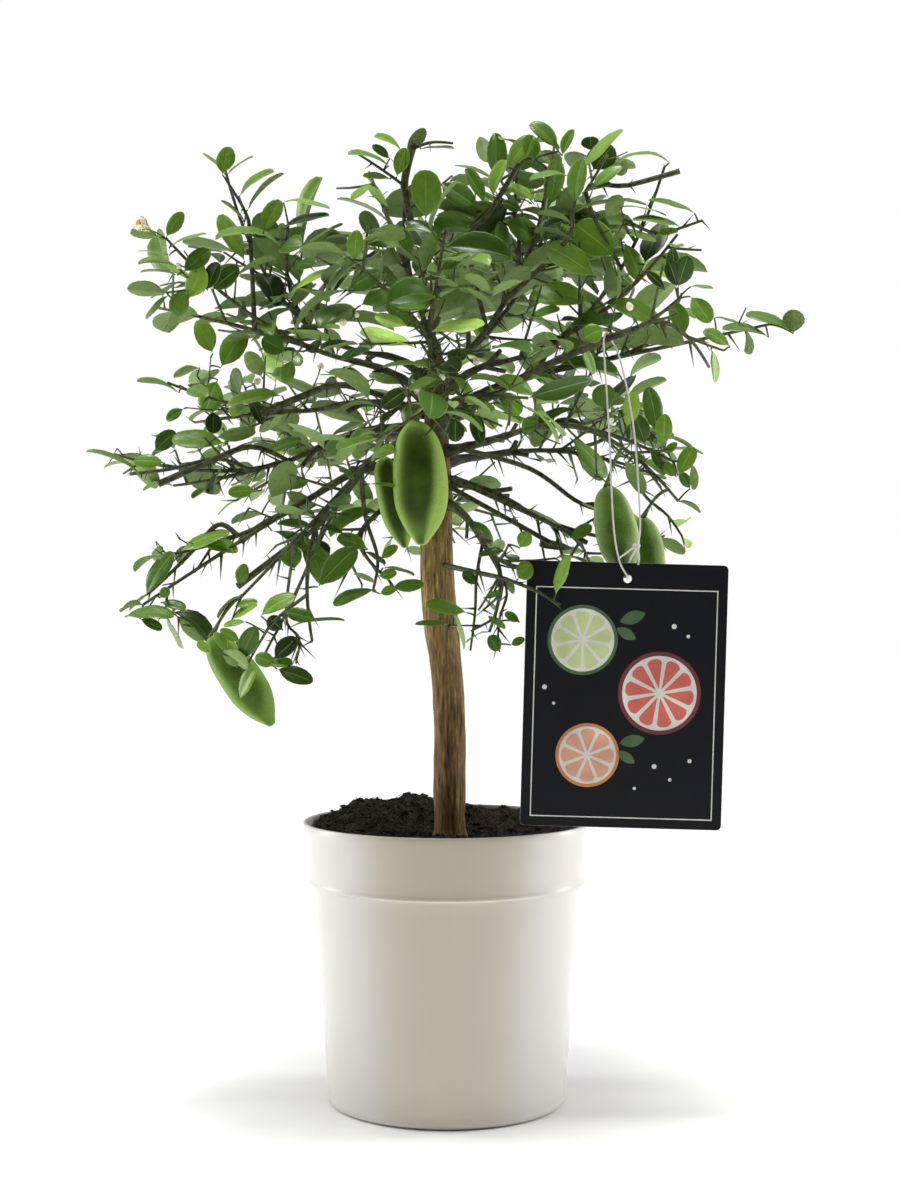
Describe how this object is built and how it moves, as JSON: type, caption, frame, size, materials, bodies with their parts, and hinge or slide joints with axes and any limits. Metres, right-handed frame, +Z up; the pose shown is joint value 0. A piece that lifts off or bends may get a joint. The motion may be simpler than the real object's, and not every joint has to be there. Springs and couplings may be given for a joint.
{
  "type": "potted finger lime tree",
  "caption": "Young finger lime tree with a clear trunk, a loose leafy crown and hanging finger-shaped fruit, in a round plastic pot of soil, with a hang tag on a string.",
  "frame": {"origin": "centre of the pot's flat underside, on the surface that the pot stands on", "axes": "+Z up, the front with the tag towards -Y, +X to the right seen from the front"},
  "size_m": [0.4618, 0.3747, 0.651],
  "materials": {
    "pot": "glossy moulded plastic, warm white",
    "soil": "dark fibrous peat",
    "trunk": "fine ridged brown-grey bark",
    "bough": "smooth dark green-brown bark",
    "foliage": "glossy green leaves",
    "tag_card": "satin dark printed card",
    "tag_string": "thin white cotton string"
  },
  "bodies": {
    "root": {"pot": "pot", "soil": "soil", "trunk": "trunk", "bough_leader": "bough", "bough_top_right": "bough", "bough_top_back": "bough", "bough_right_high": "bough", "bough_right_far": "bough", "bough_left_high": "bough", "bough_left_up": "bough", "bough_front_high": "bough", "bough_tag": "bough", "bough_back_high": "bough", "bough_left_far": "bough", "bough_left_mid": "bough", "bough_right_mid": "bough", "bough_right_back": "bough", "bough_right_low": "bough", "bough_left_low": "bough", "bough_front_left": "bough", "bough_front_right": "bough", "bough_low_left": "bough", "bough_back_low": "bough", "bough_back_left": "bough", "bough_front_mid": "bough", "leaves_leader": "foliage", "leaves_top_right": "foliage", "leaves_top_back": "foliage", "leaves_right_high": "foliage", "leaves_right_far": "foliage", "leaves_left_high": "foliage", "leaves_left_up": "foliage", "leaves_front_high": "foliage", "leaves_tag": "foliage", "leaves_back_high": "foliage", "leaves_left_far": "foliage", "leaves_left_mid": "foliage", "leaves_right_mid": "foliage", "leaves_right_back": "foliage", "leaves_right_low": "foliage", "leaves_left_low": "foliage", "leaves_front_left": "foliage", "leaves_front_right": "foliage", "leaves_low_left": "foliage", "leaves_back_low": "foliage", "leaves_back_left": "foliage", "leaves_front_mid": "foliage", "leaves_trunk_front": "foliage", "tag_card": "tag_card", "tag_string": "tag_string"}
  },
  "joints": []
}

....

** What you have to do **
Word for word, write out the data.

** Written reply **
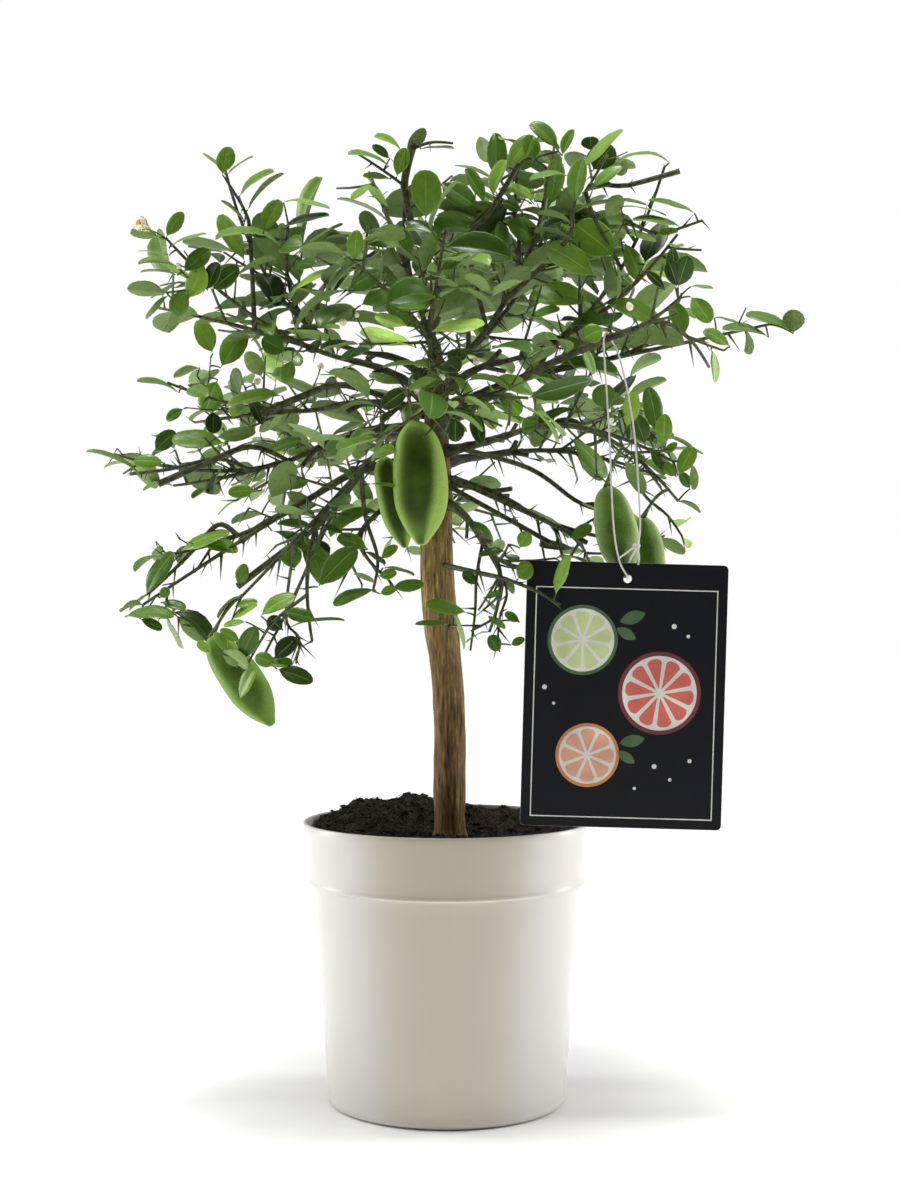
Describe how this object is built and how it moves, as JSON: type, caption, frame, size, materials, bodies with their parts, and hinge or slide joints with axes and any limits. Metres, right-handed frame, +Z up; the pose shown is joint value 0. A piece that lifts off or bends may get a joint. The motion may be simpler than the real object's, and not every joint has to be there. Springs and couplings may be given for a joint.
{
  "type": "potted finger lime tree",
  "caption": "Young finger lime tree with a clear trunk, a loose leafy crown and hanging finger-shaped fruit, in a round plastic pot of soil, with a hang tag on a string.",
  "frame": {"origin": "centre of the pot's flat underside, on the surface that the pot stands on", "axes": "+Z up, the front with the tag towards -Y, +X to the right seen from the front"},
  "size_m": [0.4618, 0.3747, 0.651],
  "materials": {
    "pot": "glossy moulded plastic, warm white",
    "soil": "dark fibrous peat",
    "trunk": "fine ridged brown-grey bark",
    "bough": "smooth dark green-brown bark",
    "foliage": "glossy green leaves",
    "tag_card": "satin dark printed card",
    "tag_string": "thin white cotton string"
  },
  "bodies": {
    "root": {"pot": "pot", "soil": "soil", "trunk": "trunk", "bough_leader": "bough", "bough_top_right": "bough", "bough_top_back": "bough", "bough_right_high": "bough", "bough_right_far": "bough", "bough_left_high": "bough", "bough_left_up": "bough", "bough_front_high": "bough", "bough_tag": "bough", "bough_back_high": "bough", "bough_left_far": "bough", "bough_left_mid": "bough", "bough_right_mid": "bough", "bough_right_back": "bough", "bough_right_low": "bough", "bough_left_low": "bough", "bough_front_left": "bough", "bough_front_right": "bough", "bough_low_left": "bough", "bough_back_low": "bough", "bough_back_left": "bough", "bough_front_mid": "bough", "leaves_leader": "foliage", "leaves_top_right": "foliage", "leaves_top_back": "foliage", "leaves_right_high": "foliage", "leaves_right_far": "foliage", "leaves_left_high": "foliage", "leaves_left_up": "foliage", "leaves_front_high": "foliage", "leaves_tag": "foliage", "leaves_back_high": "foliage", "leaves_left_far": "foliage", "leaves_left_mid": "foliage", "leaves_right_mid": "foliage", "leaves_right_back": "foliage", "leaves_right_low": "foliage", "leaves_left_low": "foliage", "leaves_front_left": "foliage", "leaves_front_right": "foliage", "leaves_low_left": "foliage", "leaves_back_low": "foliage", "leaves_back_left": "foliage", "leaves_front_mid": "foliage", "leaves_trunk_front": "foliage", "tag_card": "tag_card", "tag_string": "tag_string"}
  },
  "joints": []
}